Colorado State University geologist John Ridley is searching the globe for oil – but not the 200- million-year-old oil that energy companies pump out of the ground and into your gas tank.
Ridley is looking for really ancient, billion-year-old oil to serve not as fuel but rather as a key to reveal the story of the creation of life on Earth.
Trapped within these oil droplets – so small they are only a few billionths of a gram – are bits of organic material from life’s earliest days.
“It’s a tiny window into the past,” said Ridley, 49, who came to CSU from Australia two years ago to become the university’s first Edward Warner professor of economic geology.

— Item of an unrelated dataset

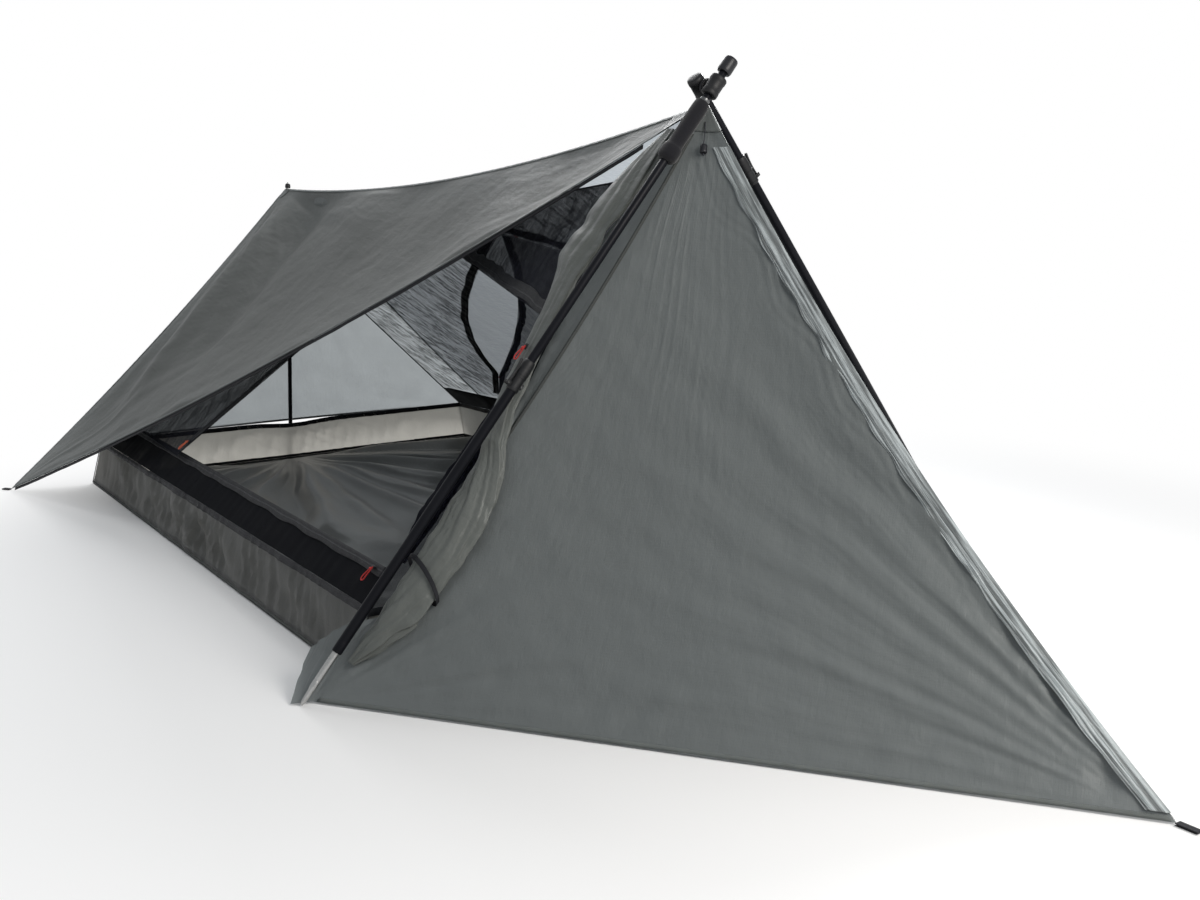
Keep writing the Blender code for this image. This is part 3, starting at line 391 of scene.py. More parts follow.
# %% Finish for thin coated cloth
def coated_cloth(name, colour, through, share, roughness=0.5, crinkle=0.0006, cloud=0.10, pleats=0.0):
    """Ripstop nylon. `pleats` adds gathers along the cloth where stitching pulls it: small folds in the
    bump, and light and dark lines over them in the colour, a painted highlight and painted shade of
    those folds.
    """
    made = Finish(name)
    where = made.place("UV")
    room = made.place("Object")
    threads = []
    for axis in (0, 1):
        along = made.node("SeparateXYZ", Vector=where, output=axis)
        threads.append(((along * (1 / 0.005)).math("FRACT") - 0.5).math("ABSOLUTE"))
    grid = threads[0].math("MAXIMUM", threads[1]).math("GREATER_THAN", 0.44)
    weave = made.node("TexWave", {"wave_type": "BANDS"}, Vector=where, Scale=90.0, Distortion=1.5)
    broad = made.noise(room, 0.35, 3.0)
    patchy = made.noise(room, 0.060, 4.0)
    tone = (broad - 0.5) * cloud * 2 + (patchy - 0.5) * cloud + grid * 0.05 + 0.5
    # The gathers go into the colour as well as the bump: painted highlight and painted shade along each
    # gathered fold.
    if pleats:
        gathers_bump_and_painted_shade = made.noise(made.place("UV", (1.0, 0.035, 1.0)), 0.007, 3.0, 0.6)
        tone = tone + (gathers_bump_and_painted_shade - 0.5) * pleats
    dark = toned(colour, 1 - 1.2 * cloud)
    light = toned(colour, 1 + 1.2 * cloud)
    base = made.blend(tone.clamped(), dark, light)
    stretched = made.place("UV", (1.0, 0.35, 1.0))
    fine = made.noise(stretched, 0.012, 4.0, 0.6)
    wide = made.noise(where, 0.050, 3.0)
    folded = made.bump(fine * 0.5 + wide, crinkle * 4)
    if pleats:
        folded = made.bump(gathers_bump_and_painted_shade, 0.0035, folded)
    surface = made.bump(grid * 0.7 + weave * 0.3, 0.00012, folded)
    outer = made.node(
        "BsdfPrincipled",
        Base_Color=base,
        Roughness=made.noise(room, 0.09, 2.0) * 0.16 + (roughness - 0.08),
        Normal=surface,
        Specular_IOR_Level=0.45,
        Sheen_Weight=0.15,
        Sheen_Roughness=0.4,
    )
    inner = made.node("BsdfTranslucent", Color=through, Normal=surface)
    return made.close(made.node("MixShader", i0=share, i1=outer, i2=inner))


FLY_GREY = grey(112, 117, 117)
FLY_THROUGH = grey(170, 176, 180)
fly_finish = coated_cloth("fly_nylon", FLY_GREY, FLY_THROUGH, 0.26)
# The left roof panel is a darker copy of the fly's cloth: painted shade.
shaded_roof_finish = coated_cloth("fly_nylon_roof_painted_shade", grey(98, 101, 99), grey(154, 158, 159), 0.23, 0.5, 0.0006,
                           0.13)
# The right roof lets through brighter light than the rest of the fly, so that it shows bright from
# inside: painted light.
lit_far_side_finish = coated_cloth("fly_nylon_far_side_painted_light", FLY_GREY, grey(184, 190, 195), 0.26, 0.5, 0.0018)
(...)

Ridley and a team that includes researchers at the University of Washington and Australia’s Macquarie University and University of Sydney have gathered ancient rocks, with their tiny oil bubbles, from Canada, Australia and Africa.
A piece of quartz from Elliot Lake, Ontario, has offered up what looks to be a documented peek at life before oxygen blanketed the planet.
One theory of the origins of life is that after the Earth was created about 4.5 billion years ago it took about a billion years for the first one-cell organisms and bacteria to emerge. It was another 2 billion years before bacteria filled the atmosphere with oxygen.
“What we are trying to do is create a timeline to see when life changed,” Ridley said.
After carefully washing the Ontario quartz to remove traces of recent life that could contaminate the sample – a 30-step process – a little bubble of oil, hardly a billionth of an ounce, was extracted.
What the researchers gleaned from this drop was that complex cells and oxygen-generating cynobacteria existed about 2.45 billion years ago. That is about 700 million years earlier than previously thought and 150 million years before an oxygen atmosphere.
The findings help buttress the theory that the bacteria were responsible for changing the atmosphere’s oxygen levels, the researchers say.
The Ridley team findings were published in the journal Geology this summer.
The goal of the timeline is to better understand the interplay between evolution and the environment, Ridley said.
“Life was actually pretty static for a billion years,” he said. “There wasn’t much evolution. When we see change in life, we have to go back and see what was happening on the Earth.”
And is this economic geology?
“My specialty is fluids,” Ridley said, noting that a lot of geology focuses on fluids like petroleum and water deep in the Earth’s crust, which is key in producing gold ore.
The ancient-oil research, Ridley said, “is valuable in another way.”